DATASET EXCERPT →
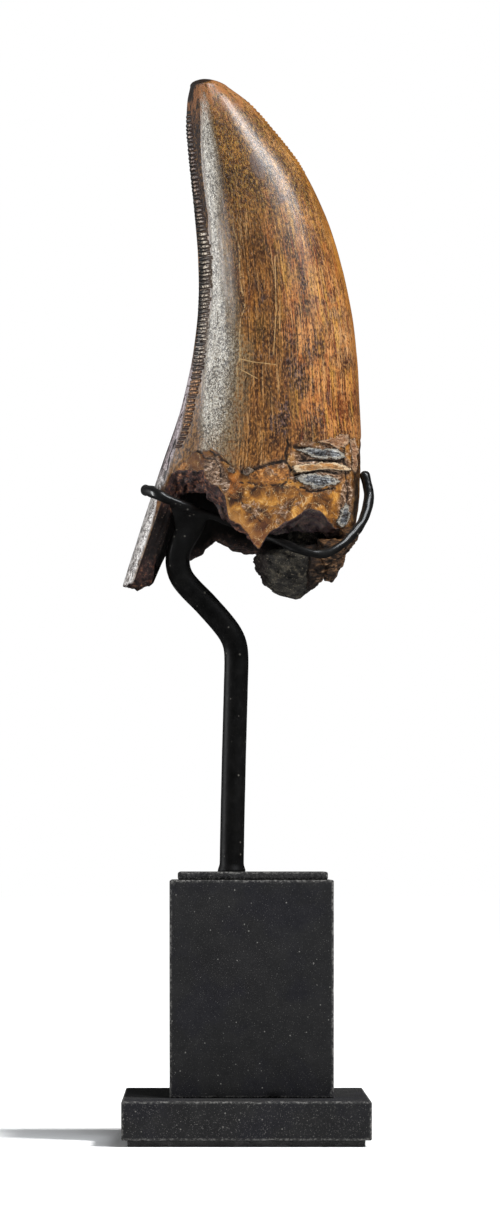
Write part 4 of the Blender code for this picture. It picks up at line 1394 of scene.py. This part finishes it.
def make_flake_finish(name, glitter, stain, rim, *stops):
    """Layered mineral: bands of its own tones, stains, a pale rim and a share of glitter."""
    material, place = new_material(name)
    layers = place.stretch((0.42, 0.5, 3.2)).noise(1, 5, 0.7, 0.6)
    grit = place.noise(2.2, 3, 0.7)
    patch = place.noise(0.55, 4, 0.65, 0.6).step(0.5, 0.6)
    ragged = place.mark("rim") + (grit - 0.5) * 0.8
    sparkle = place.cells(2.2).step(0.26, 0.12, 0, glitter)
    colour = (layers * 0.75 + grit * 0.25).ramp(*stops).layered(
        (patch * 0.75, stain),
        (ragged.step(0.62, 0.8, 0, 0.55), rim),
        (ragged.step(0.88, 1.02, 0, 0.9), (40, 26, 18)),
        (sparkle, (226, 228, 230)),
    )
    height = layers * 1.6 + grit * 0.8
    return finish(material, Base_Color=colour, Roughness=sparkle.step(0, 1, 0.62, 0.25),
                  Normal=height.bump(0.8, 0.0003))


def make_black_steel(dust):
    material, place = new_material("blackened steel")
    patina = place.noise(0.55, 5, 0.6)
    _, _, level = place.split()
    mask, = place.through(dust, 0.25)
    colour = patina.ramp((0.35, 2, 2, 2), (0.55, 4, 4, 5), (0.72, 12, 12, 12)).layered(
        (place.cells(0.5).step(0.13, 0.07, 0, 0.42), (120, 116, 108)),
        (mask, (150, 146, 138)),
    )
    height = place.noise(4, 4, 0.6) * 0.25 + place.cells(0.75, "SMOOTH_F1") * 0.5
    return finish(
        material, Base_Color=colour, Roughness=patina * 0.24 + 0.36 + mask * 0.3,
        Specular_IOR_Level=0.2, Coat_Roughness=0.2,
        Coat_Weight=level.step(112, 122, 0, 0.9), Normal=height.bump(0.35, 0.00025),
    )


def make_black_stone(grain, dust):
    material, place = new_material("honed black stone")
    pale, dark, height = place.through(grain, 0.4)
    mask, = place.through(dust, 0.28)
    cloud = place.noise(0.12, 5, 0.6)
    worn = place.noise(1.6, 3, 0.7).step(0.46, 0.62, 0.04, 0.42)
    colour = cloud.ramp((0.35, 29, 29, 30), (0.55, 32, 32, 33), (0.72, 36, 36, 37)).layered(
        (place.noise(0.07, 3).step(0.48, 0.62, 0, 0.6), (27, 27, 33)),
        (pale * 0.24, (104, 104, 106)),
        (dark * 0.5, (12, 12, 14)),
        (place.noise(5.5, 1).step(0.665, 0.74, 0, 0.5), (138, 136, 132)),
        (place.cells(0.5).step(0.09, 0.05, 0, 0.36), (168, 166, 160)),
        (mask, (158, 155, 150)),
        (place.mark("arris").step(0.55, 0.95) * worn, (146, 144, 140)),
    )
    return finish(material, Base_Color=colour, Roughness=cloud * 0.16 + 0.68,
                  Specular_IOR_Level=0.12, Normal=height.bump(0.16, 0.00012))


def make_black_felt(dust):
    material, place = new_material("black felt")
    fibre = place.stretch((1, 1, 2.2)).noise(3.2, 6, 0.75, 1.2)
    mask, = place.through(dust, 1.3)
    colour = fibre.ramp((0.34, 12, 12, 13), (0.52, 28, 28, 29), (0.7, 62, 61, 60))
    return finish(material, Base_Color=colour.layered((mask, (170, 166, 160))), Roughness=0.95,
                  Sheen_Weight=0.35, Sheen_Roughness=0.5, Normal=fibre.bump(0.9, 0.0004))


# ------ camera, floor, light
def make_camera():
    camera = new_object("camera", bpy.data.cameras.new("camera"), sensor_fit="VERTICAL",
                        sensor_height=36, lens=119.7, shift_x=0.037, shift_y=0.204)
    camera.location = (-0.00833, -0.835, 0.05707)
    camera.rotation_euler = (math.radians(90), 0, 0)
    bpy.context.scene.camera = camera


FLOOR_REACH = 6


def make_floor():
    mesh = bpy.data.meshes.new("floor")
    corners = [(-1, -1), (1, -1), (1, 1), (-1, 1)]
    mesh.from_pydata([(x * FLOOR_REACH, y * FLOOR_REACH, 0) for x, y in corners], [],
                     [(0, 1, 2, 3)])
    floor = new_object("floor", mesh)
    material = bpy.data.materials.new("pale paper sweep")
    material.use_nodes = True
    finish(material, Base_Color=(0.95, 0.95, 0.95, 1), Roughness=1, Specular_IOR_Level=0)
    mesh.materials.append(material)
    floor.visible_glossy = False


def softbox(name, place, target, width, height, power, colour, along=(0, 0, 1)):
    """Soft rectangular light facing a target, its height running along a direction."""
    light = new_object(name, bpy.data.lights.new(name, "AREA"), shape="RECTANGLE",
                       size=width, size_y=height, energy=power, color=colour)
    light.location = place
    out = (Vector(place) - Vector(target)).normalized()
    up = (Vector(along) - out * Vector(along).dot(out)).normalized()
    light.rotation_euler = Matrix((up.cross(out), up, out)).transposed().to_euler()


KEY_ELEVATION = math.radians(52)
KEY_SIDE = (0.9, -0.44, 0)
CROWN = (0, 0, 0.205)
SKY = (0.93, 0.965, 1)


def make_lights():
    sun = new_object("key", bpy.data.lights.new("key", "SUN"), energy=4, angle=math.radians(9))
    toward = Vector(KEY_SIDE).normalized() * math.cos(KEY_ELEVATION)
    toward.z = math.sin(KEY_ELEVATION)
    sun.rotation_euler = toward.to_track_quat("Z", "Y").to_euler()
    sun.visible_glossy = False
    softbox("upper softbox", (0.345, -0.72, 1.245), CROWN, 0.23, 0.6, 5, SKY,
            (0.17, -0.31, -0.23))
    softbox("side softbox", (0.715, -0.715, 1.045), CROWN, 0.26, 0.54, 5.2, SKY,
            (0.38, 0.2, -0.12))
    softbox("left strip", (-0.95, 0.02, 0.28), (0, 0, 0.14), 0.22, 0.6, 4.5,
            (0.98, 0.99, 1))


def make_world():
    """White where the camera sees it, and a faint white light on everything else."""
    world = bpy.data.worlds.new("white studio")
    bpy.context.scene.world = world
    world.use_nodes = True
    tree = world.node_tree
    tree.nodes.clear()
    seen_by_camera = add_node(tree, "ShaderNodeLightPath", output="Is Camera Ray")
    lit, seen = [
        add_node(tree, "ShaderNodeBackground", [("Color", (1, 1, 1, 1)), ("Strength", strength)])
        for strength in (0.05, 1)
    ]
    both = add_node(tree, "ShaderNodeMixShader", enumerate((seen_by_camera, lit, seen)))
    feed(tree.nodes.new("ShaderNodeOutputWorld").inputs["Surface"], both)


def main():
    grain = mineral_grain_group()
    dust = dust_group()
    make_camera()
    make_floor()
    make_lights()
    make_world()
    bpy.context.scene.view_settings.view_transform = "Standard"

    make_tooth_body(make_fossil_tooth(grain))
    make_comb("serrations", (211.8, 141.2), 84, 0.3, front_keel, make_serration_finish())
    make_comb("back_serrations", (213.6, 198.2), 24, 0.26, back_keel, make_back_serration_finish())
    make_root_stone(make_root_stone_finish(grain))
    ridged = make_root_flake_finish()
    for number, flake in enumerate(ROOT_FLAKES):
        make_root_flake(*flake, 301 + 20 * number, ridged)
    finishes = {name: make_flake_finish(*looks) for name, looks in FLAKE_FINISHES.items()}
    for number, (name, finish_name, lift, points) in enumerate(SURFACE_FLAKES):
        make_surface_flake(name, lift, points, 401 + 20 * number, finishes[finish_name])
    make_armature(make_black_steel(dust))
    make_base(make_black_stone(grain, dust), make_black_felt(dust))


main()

AIM OF THE EXERCISE →
Go through the listing above and restate it word for word.

WRITTEN RESPONSE →
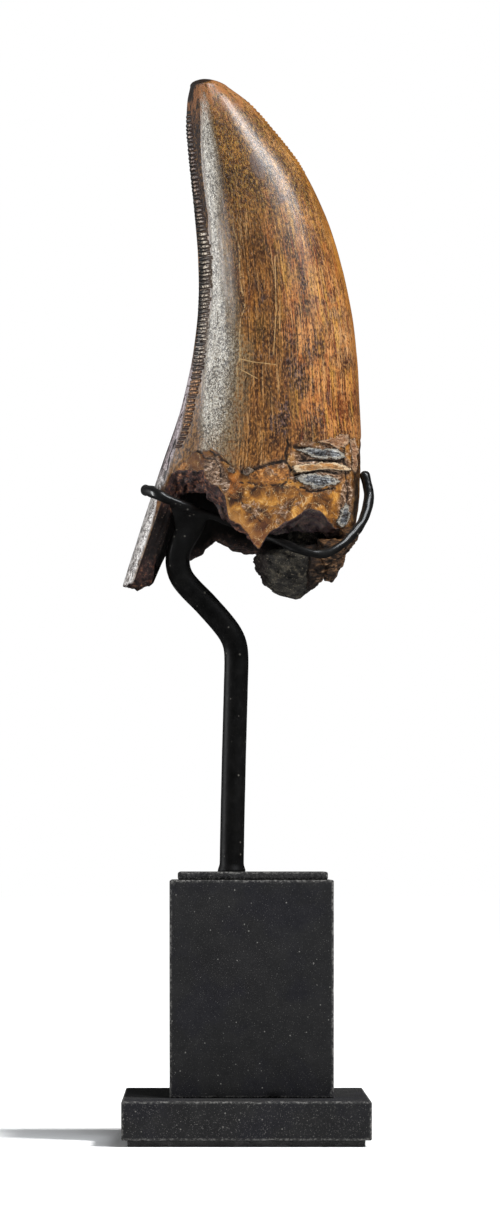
Write part 4 of the Blender code for this picture. It picks up at line 1394 of scene.py. This part finishes it.
def make_flake_finish(name, glitter, stain, rim, *stops):
    """Layered mineral: bands of its own tones, stains, a pale rim and a share of glitter."""
    material, place = new_material(name)
    layers = place.stretch((0.42, 0.5, 3.2)).noise(1, 5, 0.7, 0.6)
    grit = place.noise(2.2, 3, 0.7)
    patch = place.noise(0.55, 4, 0.65, 0.6).step(0.5, 0.6)
    ragged = place.mark("rim") + (grit - 0.5) * 0.8
    sparkle = place.cells(2.2).step(0.26, 0.12, 0, glitter)
    colour = (layers * 0.75 + grit * 0.25).ramp(*stops).layered(
        (patch * 0.75, stain),
        (ragged.step(0.62, 0.8, 0, 0.55), rim),
        (ragged.step(0.88, 1.02, 0, 0.9), (40, 26, 18)),
        (sparkle, (226, 228, 230)),
    )
    height = layers * 1.6 + grit * 0.8
    return finish(material, Base_Color=colour, Roughness=sparkle.step(0, 1, 0.62, 0.25),
                  Normal=height.bump(0.8, 0.0003))


def make_black_steel(dust):
    material, place = new_material("blackened steel")
    patina = place.noise(0.55, 5, 0.6)
    _, _, level = place.split()
    mask, = place.through(dust, 0.25)
    colour = patina.ramp((0.35, 2, 2, 2), (0.55, 4, 4, 5), (0.72, 12, 12, 12)).layered(
        (place.cells(0.5).step(0.13, 0.07, 0, 0.42), (120, 116, 108)),
        (mask, (150, 146, 138)),
    )
    height = place.noise(4, 4, 0.6) * 0.25 + place.cells(0.75, "SMOOTH_F1") * 0.5
    return finish(
        material, Base_Color=colour, Roughness=patina * 0.24 + 0.36 + mask * 0.3,
        Specular_IOR_Level=0.2, Coat_Roughness=0.2,
        Coat_Weight=level.step(112, 122, 0, 0.9), Normal=height.bump(0.35, 0.00025),
    )


def make_black_stone(grain, dust):
    material, place = new_material("honed black stone")
    pale, dark, height = place.through(grain, 0.4)
    mask, = place.through(dust, 0.28)
    cloud = place.noise(0.12, 5, 0.6)
    worn = place.noise(1.6, 3, 0.7).step(0.46, 0.62, 0.04, 0.42)
    colour = cloud.ramp((0.35, 29, 29, 30), (0.55, 32, 32, 33), (0.72, 36, 36, 37)).layered(
        (place.noise(0.07, 3).step(0.48, 0.62, 0, 0.6), (27, 27, 33)),
        (pale * 0.24, (104, 104, 106)),
        (dark * 0.5, (12, 12, 14)),
        (place.noise(5.5, 1).step(0.665, 0.74, 0, 0.5), (138, 136, 132)),
        (place.cells(0.5).step(0.09, 0.05, 0, 0.36), (168, 166, 160)),
        (mask, (158, 155, 150)),
        (place.mark("arris").step(0.55, 0.95) * worn, (146, 144, 140)),
    )
    return finish(material, Base_Color=colour, Roughness=cloud * 0.16 + 0.68,
                  Specular_IOR_Level=0.12, Normal=height.bump(0.16, 0.00012))


def make_black_felt(dust):
    material, place = new_material("black felt")
    fibre = place.stretch((1, 1, 2.2)).noise(3.2, 6, 0.75, 1.2)
    mask, = place.through(dust, 1.3)
    colour = fibre.ramp((0.34, 12, 12, 13), (0.52, 28, 28, 29), (0.7, 62, 61, 60))
    return finish(material, Base_Color=colour.layered((mask, (170, 166, 160))), Roughness=0.95,
                  Sheen_Weight=0.35, Sheen_Roughness=0.5, Normal=fibre.bump(0.9, 0.0004))


# ------ camera, floor, light
def make_camera():
    camera = new_object("camera", bpy.data.cameras.new("camera"), sensor_fit="VERTICAL",
                        sensor_height=36, lens=119.7, shift_x=0.037, shift_y=0.204)
    camera.location = (-0.00833, -0.835, 0.05707)
    camera.rotation_euler = (math.radians(90), 0, 0)
    bpy.context.scene.camera = camera


FLOOR_REACH = 6


def make_floor():
    mesh = bpy.data.meshes.new("floor")
    corners = [(-1, -1), (1, -1), (1, 1), (-1, 1)]
    mesh.from_pydata([(x * FLOOR_REACH, y * FLOOR_REACH, 0) for x, y in corners], [],
                     [(0, 1, 2, 3)])
    floor = new_object("floor", mesh)
    material = bpy.data.materials.new("pale paper sweep")
    material.use_nodes = True
    finish(material, Base_Color=(0.95, 0.95, 0.95, 1), Roughness=1, Specular_IOR_Level=0)
    mesh.materials.append(material)
    floor.visible_glossy = False


def softbox(name, place, target, width, height, power, colour, along=(0, 0, 1)):
    """Soft rectangular light facing a target, its height running along a direction."""
    light = new_object(name, bpy.data.lights.new(name, "AREA"), shape="RECTANGLE",
                       size=width, size_y=height, energy=power, color=colour)
    light.location = place
    out = (Vector(place) - Vector(target)).normalized()
    up = (Vector(along) - out * Vector(along).dot(out)).normalized()
    light.rotation_euler = Matrix((up.cross(out), up, out)).transposed().to_euler()


KEY_ELEVATION = math.radians(52)
KEY_SIDE = (0.9, -0.44, 0)
CROWN = (0, 0, 0.205)
SKY = (0.93, 0.965, 1)


def make_lights():
    sun = new_object("key", bpy.data.lights.new("key", "SUN"), energy=4, angle=math.radians(9))
    toward = Vector(KEY_SIDE).normalized() * math.cos(KEY_ELEVATION)
    toward.z = math.sin(KEY_ELEVATION)
    sun.rotation_euler = toward.to_track_quat("Z", "Y").to_euler()
    sun.visible_glossy = False
    softbox("upper softbox", (0.345, -0.72, 1.245), CROWN, 0.23, 0.6, 5, SKY,
            (0.17, -0.31, -0.23))
    softbox("side softbox", (0.715, -0.715, 1.045), CROWN, 0.26, 0.54, 5.2, SKY,
            (0.38, 0.2, -0.12))
    softbox("left strip", (-0.95, 0.02, 0.28), (0, 0, 0.14), 0.22, 0.6, 4.5,
            (0.98, 0.99, 1))


def make_world():
    """White where the camera sees it, and a faint white light on everything else."""
    world = bpy.data.worlds.new("white studio")
    bpy.context.scene.world = world
    world.use_nodes = True
    tree = world.node_tree
    tree.nodes.clear()
    seen_by_camera = add_node(tree, "ShaderNodeLightPath", output="Is Camera Ray")
    lit, seen = [
        add_node(tree, "ShaderNodeBackground", [("Color", (1, 1, 1, 1)), ("Strength", strength)])
        for strength in (0.05, 1)
    ]
    both = add_node(tree, "ShaderNodeMixShader", enumerate((seen_by_camera, lit, seen)))
    feed(tree.nodes.new("ShaderNodeOutputWorld").inputs["Surface"], both)


def main():
    grain = mineral_grain_group()
    dust = dust_group()
    make_camera()
    make_floor()
    make_lights()
    make_world()
    bpy.context.scene.view_settings.view_transform = "Standard"

    make_tooth_body(make_fossil_tooth(grain))
    make_comb("serrations", (211.8, 141.2), 84, 0.3, front_keel, make_serration_finish())
    make_comb("back_serrations", (213.6, 198.2), 24, 0.26, back_keel, make_back_serration_finish())
    make_root_stone(make_root_stone_finish(grain))
    ridged = make_root_flake_finish()
    for number, flake in enumerate(ROOT_FLAKES):
        make_root_flake(*flake, 301 + 20 * number, ridged)
    finishes = {name: make_flake_finish(*looks) for name, looks in FLAKE_FINISHES.items()}
    for number, (name, finish_name, lift, points) in enumerate(SURFACE_FLAKES):
        make_surface_flake(name, lift, points, 401 + 20 * number, finishes[finish_name])
    make_armature(make_black_steel(dust))
    make_base(make_black_stone(grain, dust), make_black_felt(dust))


main()